At this time, Mars very likely had a hot and steamy atmosphere, which was still degassing from inside the planet and had not yet had a chance to escape to space. Conditions would have been perfect to make clays by chemical reactions between the atmosphere and the minerals within the warm and porous top of the crust.

The team suggests that such clay formation would have pervaded a layer up to 10km thick. This, they say, was subsequently buried by material spread across the surface by asteroid impacts and by lava from volcanic eruptions. Surface traces of clay are rare today, because they depend on the buried layer having been re-exposed by later, smaller, impacts or erosional processes that have acted locally to strip away the cover.

Not like Earth?

The evidence for flowing water in the Noachian is robust, and has not been undermined. However, if the new study is right, Mars may not have experienced a prolonged period when the surface conditions were right for clays to be made by weathering under humid, Earth-like, conditions.

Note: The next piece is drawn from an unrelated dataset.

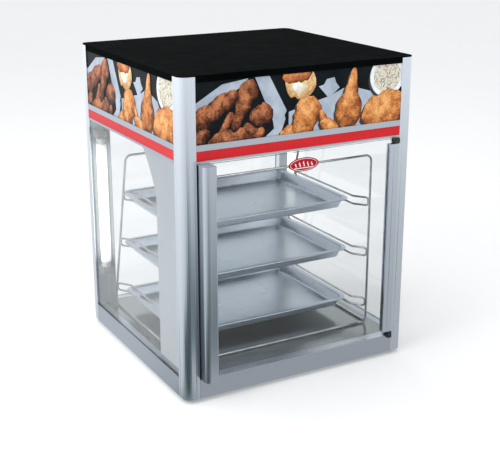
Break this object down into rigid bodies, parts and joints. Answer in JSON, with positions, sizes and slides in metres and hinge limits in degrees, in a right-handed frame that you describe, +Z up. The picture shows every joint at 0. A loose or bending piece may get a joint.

The next Mars landers, NASA’s Mars 2020 and ESA’s ExoMars 2020, are both targeted at sites where clays have been detected. That’s precisely because these may mark sites where Earth-like habitable conditions formerly prevailed, and may have once hosted microbial life just like Earth.

On the balance of probabilities, these are still good places to look for traces of ancient microbial life. The new research suggests ancient life is unlikely to be found where the clays initially formed by chemical reactions with the atmosphere—it doesn’t rule out habitability at the sites where clays have been deposited. Yet, one link in the chain of logic may just have have been at least partially severed.